The Nobel laureate was received with enthusiastic applause by an audience at the London School of Economics at the start of a four-day visit to Britain.

She is to meet Prime Minister David Cameron and Foreign Secretary William Hague and address Parliament on Thursday.

Ms Suu Kyi, whose 67th birthday is today, took part in a panel discussion on the rule of law at the LSE.

She was also presented with a framed photograph of her father, General Aung San, taken in London in 1947.

Asked where she had found the strength to oppose the Burmese regime for so long, she said: “During this journey I have found great warmth and great support among people all over the world.”

She said she had been welcomed “as if I was one of them,” when in Thailand, adding: “This I have found in Switzerland and Norway, yesterday evening in Ireland and now here in England.

“So it’s people like you who have given me the strength to continue.”

To laughter, she added: “And I suppose I do have a stubborn streak in me.”
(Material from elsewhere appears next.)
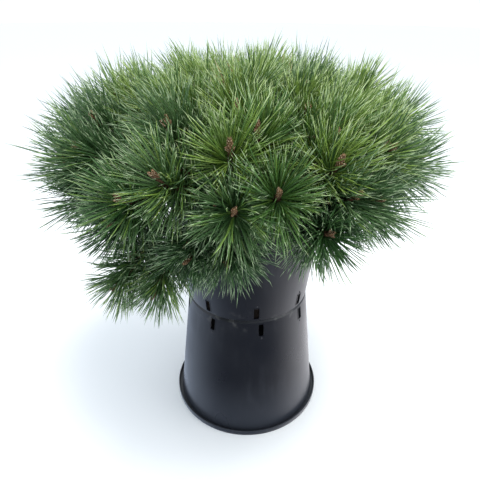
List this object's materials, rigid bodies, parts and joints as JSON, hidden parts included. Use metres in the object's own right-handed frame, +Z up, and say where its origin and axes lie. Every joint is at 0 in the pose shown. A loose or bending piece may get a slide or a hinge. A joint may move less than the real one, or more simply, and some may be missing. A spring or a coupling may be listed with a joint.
{
  "type": "potted dwarf pine",
  "caption": "Low domed mountain pine with long needles in whorls, in a round tapered black container that stands on a second one turned upside down.",
  "frame": {"origin": "under the middle of the crown's spread, on the surface that the plant stands on; the containers' axis is 15 mm to the right of it and 1 mm behind it", "axes": "+Z up, front at -Y, +X to the right seen from the front"},
  "size_m": [0.6691, 0.6847, 0.6911],
  "materials": {
    "container": "black moulded nursery plastic with a soft sheen and light scuffs",
    "soil": "dark fibrous bark and peat potting mix",
    "bark": "grey-brown scaly bark, red-brown on young wood",
    "needles": "mid to dark green needles, yellow-green on top of the crown"
  },
  "bodies": {
    "root": {"stand_pot": "container", "pot": "container", "soil": "soil", "trunk": "bark", "bough_upper_1": "bark", "bough_upper_2": "bark", "bough_upper_3": "bark", "bough_upper_4": "bark", "bough_upper_5": "bark", "bough_upper_6": "bark", "bough_upper_7": "bark", "bough_brow_1": "bark", "bough_brow_2": "bark", "bough_shoulder_1": "bark", "bough_shoulder_2": "bark", "bough_shoulder_3": "bark", "bough_shoulder_4": "bark", "bough_shoulder_5": "bark", "bough_shoulder_6": "bark", "bough_shoulder_7": "bark", "bough_shoulder_8": "bark", "bough_middle_1": "bark", "bough_skirt_1": "bark", "bough_skirt_2": "bark", "bough_skirt_3": "bark", "bough_skirt_4": "bark", "bough_skirt_5": "bark", "bough_flank_1": "bark", "bough_hanging_1": "bark", "bough_front_1": "bark", "foliage_crown_1": "needles", "foliage_crown_2": "needles", "foliage_crown_3": "needles", "foliage_upper_1": "needles", "foliage_upper_2": "needles", "foliage_upper_3": "needles", "foliage_upper_4": "needles", "foliage_upper_5": "needles", "foliage_upper_6": "needles", "foliage_upper_7": "needles", "foliage_brow_1": "needles", "foliage_brow_2": "needles", "foliage_shoulder_1": "needles", "foliage_shoulder_2": "needles", "foliage_shoulder_3": "needles", "foliage_shoulder_4": "needles", "foliage_shoulder_5": "needles", "foliage_shoulder_6": "needles", "foliage_shoulder_7": "needles", "foliage_shoulder_8": "needles", "foliage_middle_1": "needles", "foliage_skirt_1": "needles", "foliage_skirt_2": "needles", "foliage_skirt_3": "needles", "foliage_skirt_4": "needles", "foliage_skirt_5": "needles", "foliage_flank_1": "needles", "foliage_hanging_1": "needles", "foliage_front_1": "needles", "foliage_leader": "needles"}
  },
  "joints": []
}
Ms Suu Kyi also delivered an impassioned plea for reforms in Burma to be underpinned by the rule of law.

“Unless justice is done and seen to be done we cannot believe in genuine reform. We have to know that reform is based on the rule of law,” she said.

She also urged foreign investors to be mindful of the impact their business might have in Burma.

“Investors must take responsibility for the results of the business that they do inside our country. It’s not just environmental consciousness, but also consciousness of possible long-term results.”

Later today, Ms Suu Kyi was visiting Oxford, where she lived in the early 1980s with her late husband, Michael Aris and their two sons.